Il faut dire que les Chiliens sont très préoccupés par les enfants, très protecteurs et souvent aussi angoissés qu’exagérateurs. Souvent donc, mon flegme, mon calme, passent pour de l’indifférence au mieux, de l’inconscience, ou de la négligence criminelle au pire, alors que moi, je sais juste qu’il ne faut pas se mettre martel en tête: ce sont juste des enfants! Des exemples de l’impression qu’on me reproche de ne pas prendre au sérieux les bobos de mes gosses, j’en ai à la pelle: de l’urgentiste qui me trouve bien calme alors que je suis avec mon bébé qui s’est probablement fêlé le poignet suite à une chute; à de gentilles dames qui, mains sur la bouche en geste d’horreur, veulent savoir si mon bébé va bien alors qu’il s’est juste boîté comme il se doit; à mon beau-frère, qui n’a qu’une fille qu’il surveille comme si elle était faite de verre. Il y a quelques jours, il m’a dit, mi-plaisant, mi-réprobateur, alors que sa petite était tombée (mais normalement, hein, rien de même notable) en marchant à mes côtés: “elle a échappé à ta vigilance, je vois”. C’est juste que, cher beau-frère, la définition de la vigilance n’est pas la même pour ta petite et pour mon dernier-né. Pour mon fils, si je sais à peu près où il est et que je l’entends, c’est bon!


Ultime exemple de cette sollicitude qui me fait passer pour une mauvaise mère ce matin. Dernier et moi sommes dans une librairie. Mon petit est tout mignon et me laisse le temps de feuilleter et de choisir deux livres. Il regarde un gros imagier pour bébé, tranquillement assis sur le sol avant de suivre durant de longues minutes un employé qui range des livres du haut d’une fascinante échelle. Alors que je suis en train de payer à la caisse, je vois Dernier se précipiter vers quelque chose qu’il a vu à l’extérieur, le cri haut, le visage heureux, la course rapide quoique maladroite. Sauf que Dernier, comme dans les meilleurs sketchs des Myton-Python, n’a pas compris qu’il y a une porte vitrée entre lui et l’objet de son intérêt et boum: il fonce dedans, s’y emplâtre et tombe en arrière. Le pauvre chou. Une bosse devant due à la vitre, une derrière due à la renverse. Bien sûr, je le console, le câline, lui dis “mon pauvre bébé, il y avait une vitre”, tout en finissant de payer et en attendant que la dame termine les papiers-cadeau.

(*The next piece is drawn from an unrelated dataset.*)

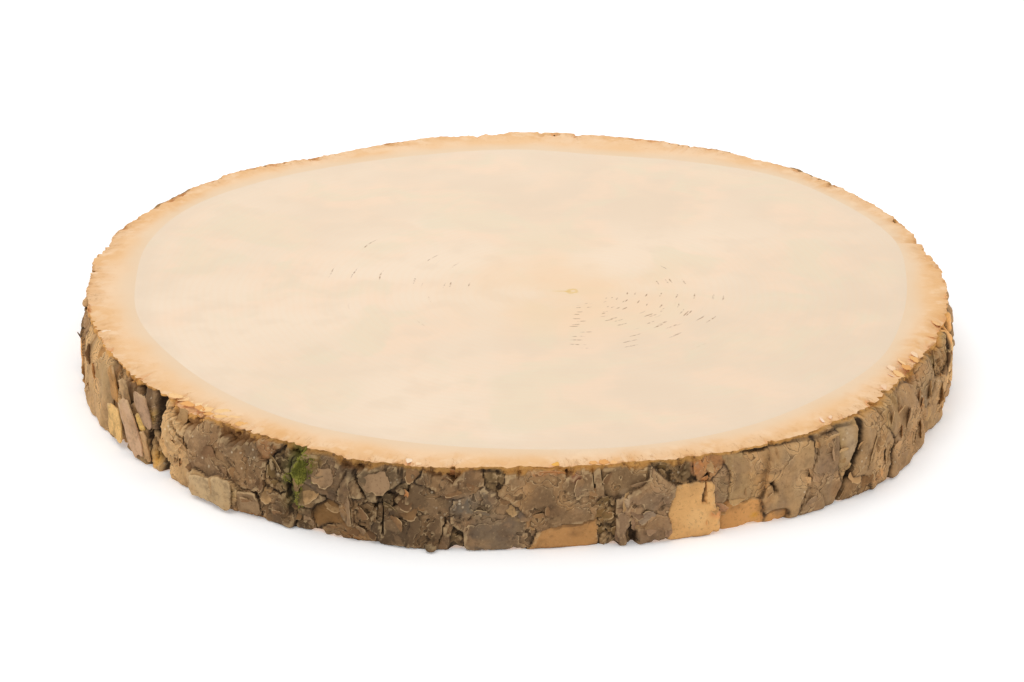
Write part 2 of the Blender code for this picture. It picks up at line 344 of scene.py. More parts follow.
# How light the plates are and how light the whole wall is, how wide its cracks are and how broken it is.
# These count degrees on from the left end of the front.
WALL_LIGHT = [
    (0, 1.55), (14, 1.65), (30, 1.75), (38, 1.35), (46, 1.05), (56, 0.55), (68, 0.55), (76, 0.8), (84, 1),
    (96, 1), (106, 1.15), (112, 1.35), (122, 1.1), (140, 1.2), (152, 1.7), (174, 1.6), (200, 1.1),
    (330, 1.2), (360, 1.55),
]
WALL_SHADE = [
    (0, 1.1), (12, 1.25), (31, 1.25), (39, 1.2), (46, 0.95), (56, 0.72), (72, 0.75), (80, 0.95), (96, 1),
    (101, 0.85), (108, 0.95), (130, 1), (150, 1), (156, 1.25), (174, 1.2), (200, 1.05), (360, 1.1),
]
CRACK_WIDTHS = [
    (0, 0.4), (16, 0.5), (20, 0.75), (31, 0.75), (36, 0.55), (50, 0.5), (54, 0.6), (68, 0.5), (74, 0.3),
    (104, 0.35), (110, 0.45), (124, 0.6), (160, 0.6), (200, 0.5), (360, 0.4),
]
BROKENNESS = [
    (0, 0.35), (12, 0.35), (30, 0.4), (36, 0.8), (42, 0.6), (52, 0.9), (76, 0.9), (84, 0.8), (106, 0.6),
    (112, 0.3), (150, 0.4), (170, 1), (345, 1), (356, 0.35), (360, 0.35),
]

# Where the leaning slabs stand and where the plates are even. These count the same way.
SLAB_STRETCH = [(17.5, 0), (19, 1), (30, 1), (33, 0)]
EVEN_STRETCH = [(107, 0), (111, 0.55), (150, 0.55), (160, 0)]

# How far the long folds lean, in degrees, and how deep they are. These count degrees on from the back.
FOLD_LEANS = [(0, 8), (90, 14), (130, 16), (160, 4), (200, -14), (260, -18), (360, -8)]
FOLD_DEPTHS = [
    (5, 0), (40, 0.5), (98, 0.5), (110, 0.15), (128, 0.15), (133, 0.45), (143, 0.1), (200, 0.1), (212, 0.4),
    (262, 0.35), (290, 0.5), (350, 0.6), (355, 0),
]

# Bearing, height, size and rise of the nub at the lower edge.
NUB = (260.2, 1.5, 1.7, 3.4)

# Bearing, height, half length, half height and rise of the bulges that the moss sits on, beside its fissure.
MOSS_BEDS = [(244.1, 26, 3.2, 6, 1.6), (243.5, 14.5, 1.9, 6.5, 0.8)]
MOSS_FISSURE = 243.2

# The layers that flake off one below another, and the colours of the wall and of the sawn face.
FLAKE_LEVELS = (0.05, 0.32, 0.6)
MOTTLE = (90, 62, 38)
WARM_BROWN = (184, 134, 80)
ROSY_BROWN = (192, 148, 104)
COOL_BROWN = (130, 112, 92)
CELL_TAN = (186, 152, 106)
PORE_DARK = (74, 50, 30)
PORE_PALE = (206, 172, 124)
PEELED = (190, 148, 100)
# Pale rims of plates, sheets and flakes: partly their own colour and partly painted highlight.
PALE_RIM_AND_HIGHLIGHT = (216, 182, 134)
LICHEN = (222, 200, 166)
MOSS_STAIN = (96, 100, 36)
SAWN_TAN = (240, 196, 146)
SAWN_PALE = (243, 207, 167)
SAWN_GREY = (234, 208, 176)
SAWN_CHIP = (250, 218, 180)
SAWN_DEEP = (228, 170, 102)
SAWN_SPLIT = (178, 116, 56)
SAWN_PORE = (206, 152, 96)

# Bearing, height, half length, half height, turn, how far it stands out, how far its edge curls, and tone.
FRONT_PLATES = [
    # The big plate on the left and the leaning slabs beside the groove.
    (191, 14, 8, 12, 0, 2.4, 0.3, "brown"), (199.4, 15.5, 20, 15.5, 8, 4, 0.4, "tan"),
    (210.7, 7.5, 5.2, 9.5, 16, 3.8, 0.5, "pale"), (213.4, 27.5, 4.6, 6.5, 18, 2.6, 0.3, "brown"),
    (216, 12.5, 4.4, 10.5, 16, 4.4, 0.6, "tan"), (218.4, 25, 3.8, 8, 18, 3.4, 0.5, "grey"),
    (218.6, 7, 2.2, 6, 12, 2.6, 0.5, "tan"),
    # The long dark plate right of the groove, and the two thin shells that stand in front of its foot.
    (224.8, 25.5, 4.2, 5, 0, 2.6, 0.3, "tan"), (224.4, 12, 5.4, 11, 12, 3.4, 0.2, "tan"),
    (232.6, 19.5, 16.5, 9.2, -3, 3.4, 0.2, "umber"), (230, 4.5, 6.4, 4.6, 0, 5.2, 0.1, "pale"),
    (233.4, 5.6, 5.4, 6.6, 0, 6.2, 0.1, "pale"), (236.6, 4.4, 5, 5, 0, 3.6, 0.6, "brown"),
    # The broken flakes round the moss.
    (239, 27, 3.2, 4, 0, 1.6, 0.2, "rust"), (240.6, 19, 3.4, 6.5, 0, 2.8, 0.4, "olive"),
    (240, 8, 5.5, 5, 20, 3.6, 0.7, "brown"), (247.6, 22.6, 6.6, 5.2, -10, 4.4, 1.1, "grey"),
    (245.6, 15, 4.6, 4.4, 0, 3.2, 0.9, "tan"), (248.1, 8.4, 5.6, 4.2, 0, 1.6, 0.4, "low"),
    (250.2, 14.4, 2.4, 10.4, 8, 4.4, 0.8, "grey"), (252, 11.4, 3.4, 4.6, 0, 3.4, 0.8, "brown"),
    (244.6, 4.2, 2.6, 4.2, 0, 3, 0.5, "dark"), (250.2, 3, 6, 2.6, 0, 3, 0.5, "brown"),
    (254, 24.4, 7.6, 5.6, -8, 4.8, 1.1, "grey"), (257.8, 29, 4, 3.4, 0, 2.2, 0.4, "brown"),
    (256, 19.4, 4.6, 4.6, 0, 2.6, 0.5, "olive"), (256, 8.8, 4.8, 6.4, 0, 3.4, 0.5, "dark"),
    # The brown and blue-grey plates in the middle, the small nub below them and the bare patch.
    (260, 12.4, 7.2, 10.5, 0, 3.8, 0.3, "brown"), (262.2, 26.6, 9.6, 4.6, 0, 3.6, 0.6, "brown"),
    (263.2, 4, 2.8, 5, 0, 2.2, 0.3, "olive"), (267.8, 12.6, 15.5, 8.8, -5, 3.2, 0.3, "blue"),
    (267.4, 27.6, 3, 4.4, 0, 2.2, 0.2, "olive"), (274, 19.8, 16.5, 11.6, 6, 4.4, 0.5, "brown"),
    (275.9, 5, 11, 6, 8, 2.6, 0, "low"),
    # The rough stretch, the pale plate with its slot and the second bare patch.
    (280.2, 10.4, 4, 8.5, 0, 2.2, 0.3, "olive"), (282.6, 26.4, 8.4, 5.6, 12, 2.8, 0.4, "brown"),
    (285.2, 14, 8.8, 12, 0, 4.8, 0.7, "grey"), (283.6, 5, 2, 5.6, 0, 1.2, 0, "dark"),
    (288.7, 27.4, 6.6, 5, 0, 1.4, 0.3, "rough"), (290.6, 9.8, 8.8, 11.4, 0, 4, 0, "bare"),
    (292.2, 27.4, 4, 5, 0, 3, 0.4, "rust"),
    # The tan plates on the right, which lean the other way.
    (294, 17, 3.2, 6.4, 0, 2.8, 0.2, "grey"), (298, 22, 6.2, 9.4, 0, 2.8, 0.4, "tan"),
    (297, 5, 7, 4.8, 0, 1.2, 0.3, "low"), (303.2, 16, 8, 13, -10, 4.6, 0.5, "pale"),
    (301.8, 3, 4, 3, 0, 2.4, 0.3, "low"), (305.8, 5, 4.4, 5, 0, 4.4, 0.4, "grey"),
    (307.8, 17.6, 7.2, 10, -14, 4.2, 0.4, "mauve"), (311.2, 23, 4.4, 10, -20, 3.8, 0.3, "pale"),
    (316.4, 16.6, 8.6, 12, -20, 4.8, 0.5, "tan"), (313.4, 4, 5, 4.6, -10, 3, 0.4, "brown"),
    (325, 13.4, 10.4, 13, -20, 4.8, 0.4, "tan"), (319.6, 26, 6, 7.6, -16, 4, 0.3, "tan"),
    (330.6, 24.4, 9.4, 7, -16, 3.8, 0.4, "grey"), (336, 9, 10, 9, -12, 4.6, 0.5, "tan"),
]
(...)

Dernier est en train de sécher ses larmes quand un vigile, d’une cinquantaine d’années, grand et costaud, qui devait faire sa ronde devant la librairie, entre l’air inquiet et me demande comment va mon bébé.

Avec des inconnus, je ne sais pas comment répondre et entre ma timidité, ma voix sèche de française un peu dure, je dois passer pour la pire des insensibles.

- Euh, oui, ça va. Il s’est fait un peu mal. Il est un peu rouge, là, dis-je en montrant son front.

- Oui, il est rouge, très rouge.

- Oui, le pauvre.

Une longue seconde pleine de jugement passe.

- Je peux faire quelque chose pour vous?

- Euh… non, ça va, merci. Plus de peur que de mal.

Une autre seconde avec autant de jugement, en plus sévère, passe.

- N’hésitez pas parce que je peux vous aider à l’amener à la Clinique.

En moi-même je me dis: “À la clinique pour une bosse? Non mais faut pas exagérer…”

L’air douloureux du vigile me fait plus de peine que Dernier. Je dois donc ressortir ma technique spéciale Chiliens pour ne pas passer pour Cruella et lui dire que je vais vite rentrer à la maison lui faire un câlin, tout en pensant en moi-même “non, mais c’est mon troisième, ça va”.